The tax must receive a simple majority – more than 50 percent – of the vote to pass.

How would the money be spent?

Cass County adopted a policy in August outlining how the sales tax proceeds will be spent.

It says the main purpose of the sales tax is to fund local costs associated with a diversion in North Dakota – the locally preferred option – or Minnesota.

The latest numbers, compiled by the city of Fargo, show the costs breaking down like this:

A 35,000-cubic-feet-per-second diversion on the North Dakota side would cost about $1.5 billion.

The federal government would pick up $840 million, leaving a $660 million local share. North Dakota would pay $594 million of that and Minnesota would pay

$66 million, based on a 90/10 split that has yet to be confirmed.

Fargo and Cass County would be responsible for half of the North Dakota share, or $297 million. Again, that’s assuming the state will pay half, which hasn’t been committed yet.

The costs also don’t include money that may be needed to mitigate river stage impacts, as the Army Corps of Engineers is still studying those impacts.

Fargo’s half-cent sales tax for flood protection, approved in June 2009, is expected to generate

$200 million over its 20-year lifespan, and the county’s tax would match dollar-for-dollar Fargo’s contribution to the diversion project.

What about other needs in the county?

According to the county’s policy, if additional funding is available (county leaders expect it will be, to the tune of $1 million to $2 million a year), that money may be spent on other flood projects in the county.

The funds also may be spent on projects outside Cass County that benefit county residents, such as water retention projects, and to assist property owners downstream affected by the diversion.

The commission will solicit project requests annually and prioritize them.

Commissioners could change the policy as they see fit, but they still would have to adhere to the ballot language, which states the tax is to be used “for the engineering, land purchase, construction, and maintenance of a Red River Diversion and other flood control measures.”

How much will the tax cost me annually?

Obviously, this depends on how much one spends, but there are some estimates for the average household.

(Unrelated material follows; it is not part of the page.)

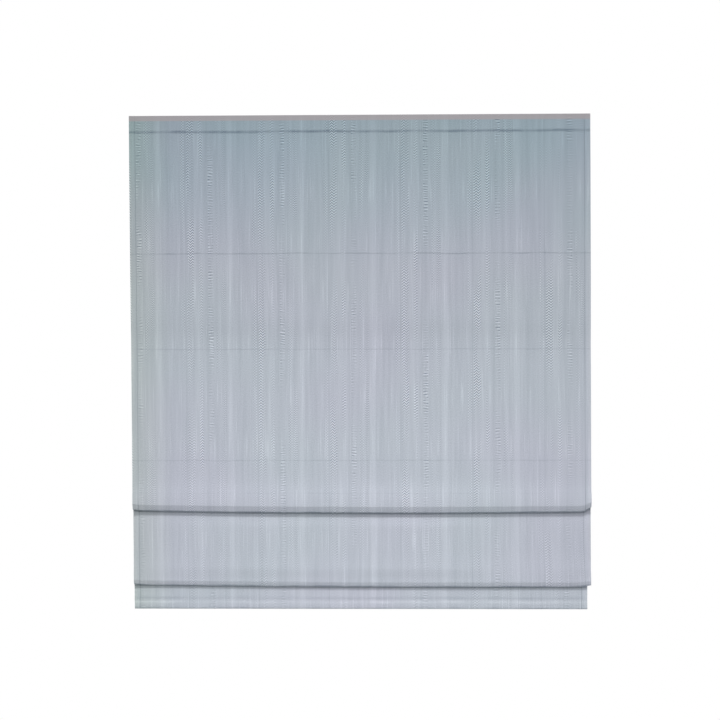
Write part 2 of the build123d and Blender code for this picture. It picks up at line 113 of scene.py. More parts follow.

The county has referred to a study conducted by Austin, Texas-based consultant Impact DataSource in 2008 to project the impact of a proposed half-cent countywide sales tax for economic development (which county voters ultimately rejected that June).

That study found a Cass County household with the median income of $46,060 in 2007 would pay $44 annually if a half-cent tax was imposed. Doing the reverse math, that assumes that $8,800, or about 19 percent, of the $46,060 would be spent on taxable expenses.

The North Dakota Tax Commissioner’s Office’s 2008 guide to state and local taxes also estimated the sales tax burden for a Fargo family of three making $50,000 in 2007.

It estimated the family would pay $780 in sales tax, based on Fargo’s rate of 6½ percent at the time. That breaks down to $60 per half-cent of sales tax, or slightly higher than the consultant’s estimate.

What if the tax passes but the diversion doesn’t happen?

Because the tax will take effect April 1, 2011, it will already be in place when the Army Corps of Engineers completes its diversion feasibility study, which is expected – but not guaranteed – to happen in November 2011.

If a diversion project ­didn’t materialize, the county’s policy would allow the County Commission to spend the money on other flood projects, and county and city officials say there’s plenty of need.

If the county wanted to end the tax early, it could seek a public vote to cancel the tax. By collecting enough petition signatures, voters also could refer the ordinance that the county must pass to put the tax into effect.

If the tax fails, will the diversion project be delayed?

The short answer is no.

Here’s the long answer, with information provided by Craig Evans, project co-manager for the Army Corps of Engineers.

The corps has different steps that require the project’s sponsors – Fargo and Moorhead – to make financial commitments at various stages of the diversion project.

The cities already signed such an agreement, called a “self-certification of financial capability,” to pay the local share of the corps’ feasibility study.

They’ll have to sign two similar agreements in the future: the first before the corps signs a “design agreement” to share the cost of developing diversion plans and specifications, and the second before the corps signs a “project partnership agreement” for construction.

Because those agreements haven’t been signed, the county isn’t on the hook for the costs yet.

Tax proponents say securing money for the project from Congress and the North Dakota Legislature will be easier if they can show there’s a local funding mechanism already in place.

Aaron Snyder, project co-manager for the corps, said, “We have been asked a number of times from corps division and headquarters as to how the local sponsors will be paying for their share, and having a better understanding of that will help address those questions.”

What’s the alternative to a county sales tax?

If the county tax fails, the city of Fargo could ask its voters to approve another half-cent city sales tax – an option some city leaders initially favored over the countywide vote.

The County Commission also could bring the county sales tax back to voters at a later date, but only during a primary or general election, County Auditor Mike Montplaisir said. That would be 2012 at the earliest, whereas the city can hold a special election for a sales tax vote.

County Commission Chairman Darrell Vanyo has said that if the tax fails, special assessments would be the county’s most likely option for paying the local share of a diversion.